Records contained in a dataset:
== == ==
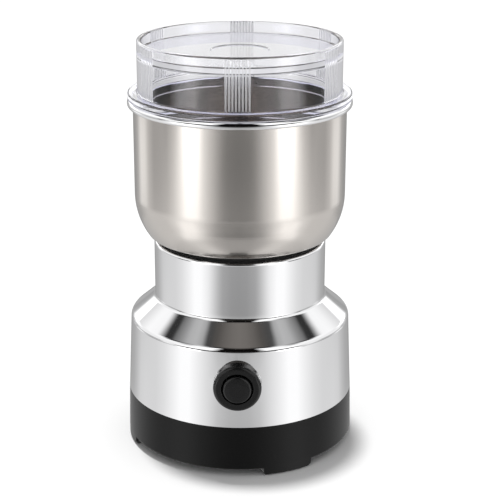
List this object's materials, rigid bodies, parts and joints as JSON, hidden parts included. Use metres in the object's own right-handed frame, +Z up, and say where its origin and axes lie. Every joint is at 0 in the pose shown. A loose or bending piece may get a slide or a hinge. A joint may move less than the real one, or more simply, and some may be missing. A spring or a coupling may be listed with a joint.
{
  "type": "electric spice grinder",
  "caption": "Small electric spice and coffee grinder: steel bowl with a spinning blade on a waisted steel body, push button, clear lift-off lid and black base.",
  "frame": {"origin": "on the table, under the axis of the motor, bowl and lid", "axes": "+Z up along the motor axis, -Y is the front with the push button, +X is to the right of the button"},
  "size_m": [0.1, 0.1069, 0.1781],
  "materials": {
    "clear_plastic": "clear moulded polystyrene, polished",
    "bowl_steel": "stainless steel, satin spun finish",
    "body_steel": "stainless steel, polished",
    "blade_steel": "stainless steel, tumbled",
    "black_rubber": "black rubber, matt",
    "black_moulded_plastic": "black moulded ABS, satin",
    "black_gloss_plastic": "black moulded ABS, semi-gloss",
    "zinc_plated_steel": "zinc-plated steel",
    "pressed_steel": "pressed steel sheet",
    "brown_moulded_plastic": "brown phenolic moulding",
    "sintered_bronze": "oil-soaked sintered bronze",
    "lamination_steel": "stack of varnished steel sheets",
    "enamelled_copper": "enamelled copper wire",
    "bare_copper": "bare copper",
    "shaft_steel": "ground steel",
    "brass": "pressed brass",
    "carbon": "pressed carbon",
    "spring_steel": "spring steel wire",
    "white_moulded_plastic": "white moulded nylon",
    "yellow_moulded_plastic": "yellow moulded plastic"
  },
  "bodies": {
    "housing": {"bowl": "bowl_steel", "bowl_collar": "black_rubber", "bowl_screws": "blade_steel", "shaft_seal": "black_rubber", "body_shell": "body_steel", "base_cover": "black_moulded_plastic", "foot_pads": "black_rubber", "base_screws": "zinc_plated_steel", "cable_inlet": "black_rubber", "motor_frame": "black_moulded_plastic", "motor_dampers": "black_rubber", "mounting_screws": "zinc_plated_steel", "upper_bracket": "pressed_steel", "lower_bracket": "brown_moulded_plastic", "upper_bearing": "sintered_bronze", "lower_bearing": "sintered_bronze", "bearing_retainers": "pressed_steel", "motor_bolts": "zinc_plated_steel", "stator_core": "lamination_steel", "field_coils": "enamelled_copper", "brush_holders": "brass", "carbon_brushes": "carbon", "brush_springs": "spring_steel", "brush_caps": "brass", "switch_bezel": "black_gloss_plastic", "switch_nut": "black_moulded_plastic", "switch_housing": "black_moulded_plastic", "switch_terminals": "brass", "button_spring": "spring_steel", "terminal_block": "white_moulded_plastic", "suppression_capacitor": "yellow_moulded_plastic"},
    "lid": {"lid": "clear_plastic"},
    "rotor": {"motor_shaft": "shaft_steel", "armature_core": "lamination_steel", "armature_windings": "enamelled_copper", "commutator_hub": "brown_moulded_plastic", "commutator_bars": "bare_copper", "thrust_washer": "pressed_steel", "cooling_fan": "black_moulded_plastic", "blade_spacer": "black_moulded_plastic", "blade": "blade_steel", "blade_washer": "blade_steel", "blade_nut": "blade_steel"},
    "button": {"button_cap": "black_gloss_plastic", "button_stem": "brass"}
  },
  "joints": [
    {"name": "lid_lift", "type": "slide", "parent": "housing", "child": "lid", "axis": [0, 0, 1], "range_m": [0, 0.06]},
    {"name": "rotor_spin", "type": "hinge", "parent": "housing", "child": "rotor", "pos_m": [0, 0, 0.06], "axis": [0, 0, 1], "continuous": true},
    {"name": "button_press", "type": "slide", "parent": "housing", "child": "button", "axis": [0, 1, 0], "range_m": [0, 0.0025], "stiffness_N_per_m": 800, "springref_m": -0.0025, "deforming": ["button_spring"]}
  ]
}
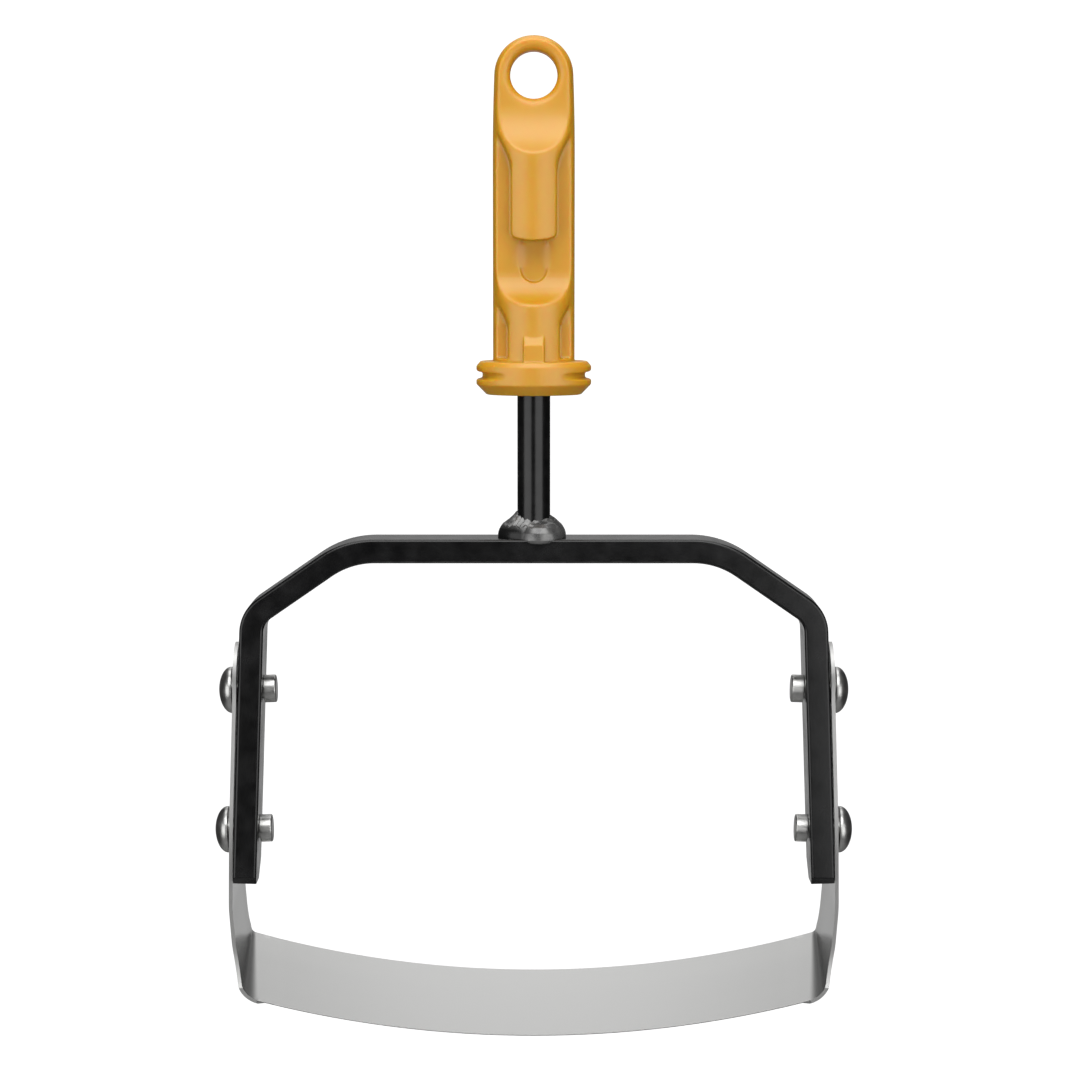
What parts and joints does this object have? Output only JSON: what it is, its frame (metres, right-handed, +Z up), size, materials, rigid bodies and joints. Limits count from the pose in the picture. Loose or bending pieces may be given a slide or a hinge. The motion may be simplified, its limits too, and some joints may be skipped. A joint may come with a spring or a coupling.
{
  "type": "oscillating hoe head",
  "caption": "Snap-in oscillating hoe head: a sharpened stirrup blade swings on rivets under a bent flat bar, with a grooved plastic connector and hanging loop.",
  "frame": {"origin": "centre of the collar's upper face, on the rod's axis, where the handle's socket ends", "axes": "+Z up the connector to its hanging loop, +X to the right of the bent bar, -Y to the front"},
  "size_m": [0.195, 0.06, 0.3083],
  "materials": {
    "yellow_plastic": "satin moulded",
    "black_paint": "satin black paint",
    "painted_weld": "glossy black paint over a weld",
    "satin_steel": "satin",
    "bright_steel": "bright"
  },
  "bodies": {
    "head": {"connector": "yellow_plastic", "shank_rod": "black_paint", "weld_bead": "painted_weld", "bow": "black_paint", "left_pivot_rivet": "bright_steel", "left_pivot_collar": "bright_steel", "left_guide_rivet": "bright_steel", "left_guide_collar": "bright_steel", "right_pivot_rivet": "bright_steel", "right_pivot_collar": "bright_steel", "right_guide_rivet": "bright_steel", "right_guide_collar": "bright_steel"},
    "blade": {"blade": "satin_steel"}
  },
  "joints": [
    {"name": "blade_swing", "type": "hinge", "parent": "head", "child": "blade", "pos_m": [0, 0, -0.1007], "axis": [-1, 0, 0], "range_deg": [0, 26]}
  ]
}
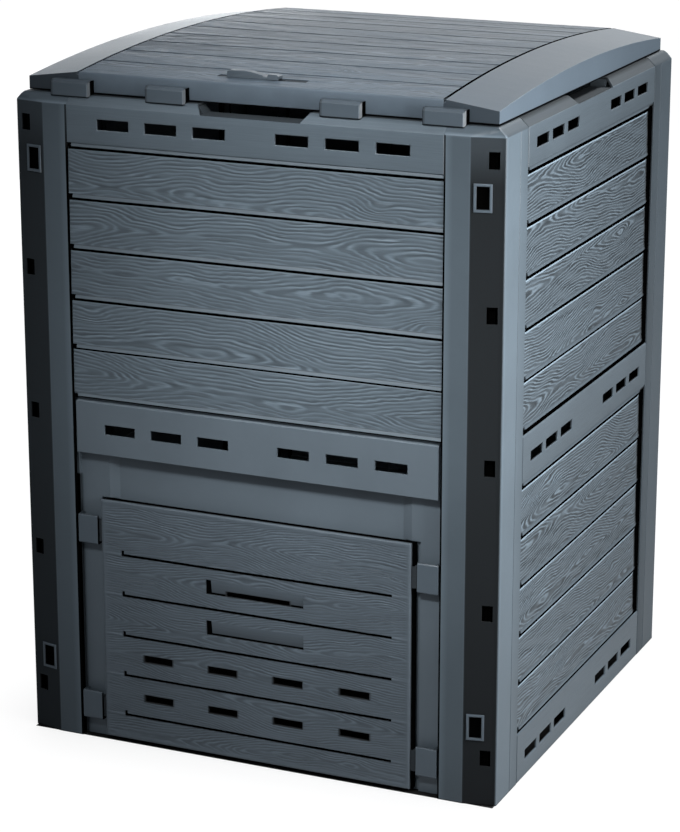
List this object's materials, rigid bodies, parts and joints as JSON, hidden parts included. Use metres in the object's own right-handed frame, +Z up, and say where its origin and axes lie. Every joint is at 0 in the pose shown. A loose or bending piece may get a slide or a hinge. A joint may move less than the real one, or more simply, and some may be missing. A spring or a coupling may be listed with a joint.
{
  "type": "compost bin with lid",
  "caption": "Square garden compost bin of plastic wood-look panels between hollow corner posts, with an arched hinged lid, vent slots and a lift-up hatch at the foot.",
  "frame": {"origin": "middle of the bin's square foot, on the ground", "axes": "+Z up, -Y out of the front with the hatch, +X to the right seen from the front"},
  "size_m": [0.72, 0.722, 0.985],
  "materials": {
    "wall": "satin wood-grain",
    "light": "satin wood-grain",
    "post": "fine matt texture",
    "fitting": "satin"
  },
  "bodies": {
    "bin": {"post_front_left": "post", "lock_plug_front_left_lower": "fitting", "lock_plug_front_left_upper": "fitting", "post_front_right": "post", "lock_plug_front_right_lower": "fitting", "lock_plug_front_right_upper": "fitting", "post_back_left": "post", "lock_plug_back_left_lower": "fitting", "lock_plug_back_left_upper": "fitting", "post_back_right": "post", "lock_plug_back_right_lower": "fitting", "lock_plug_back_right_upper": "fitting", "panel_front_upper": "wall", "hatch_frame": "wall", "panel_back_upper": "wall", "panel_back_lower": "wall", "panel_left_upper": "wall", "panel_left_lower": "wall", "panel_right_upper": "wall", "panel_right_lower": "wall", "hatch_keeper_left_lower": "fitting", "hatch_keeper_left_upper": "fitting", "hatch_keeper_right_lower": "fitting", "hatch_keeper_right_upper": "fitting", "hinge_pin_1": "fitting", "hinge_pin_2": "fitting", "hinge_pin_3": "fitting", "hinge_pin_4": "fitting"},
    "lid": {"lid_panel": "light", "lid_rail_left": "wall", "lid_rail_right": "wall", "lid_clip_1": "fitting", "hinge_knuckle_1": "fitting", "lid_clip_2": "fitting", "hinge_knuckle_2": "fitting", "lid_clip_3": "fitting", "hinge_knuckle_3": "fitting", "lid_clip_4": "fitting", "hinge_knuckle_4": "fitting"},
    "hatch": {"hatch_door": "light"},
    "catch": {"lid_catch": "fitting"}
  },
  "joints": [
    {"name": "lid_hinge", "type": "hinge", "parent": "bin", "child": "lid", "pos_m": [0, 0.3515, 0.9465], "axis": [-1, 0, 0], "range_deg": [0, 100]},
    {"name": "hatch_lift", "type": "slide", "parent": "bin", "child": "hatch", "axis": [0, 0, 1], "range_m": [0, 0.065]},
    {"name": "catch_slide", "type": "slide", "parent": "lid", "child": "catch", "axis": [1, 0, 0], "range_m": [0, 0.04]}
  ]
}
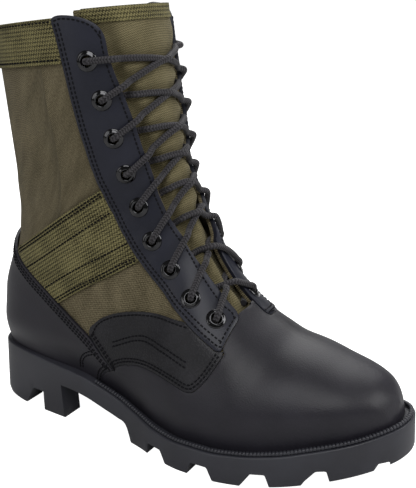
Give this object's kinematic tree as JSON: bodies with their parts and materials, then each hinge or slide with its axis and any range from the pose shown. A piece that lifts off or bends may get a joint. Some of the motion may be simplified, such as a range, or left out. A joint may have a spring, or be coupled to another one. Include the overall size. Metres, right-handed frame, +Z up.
== == ==
Your task: Determine the number of lines in these entries that contain the word "JSON", and write only that number.

Exercise response: 4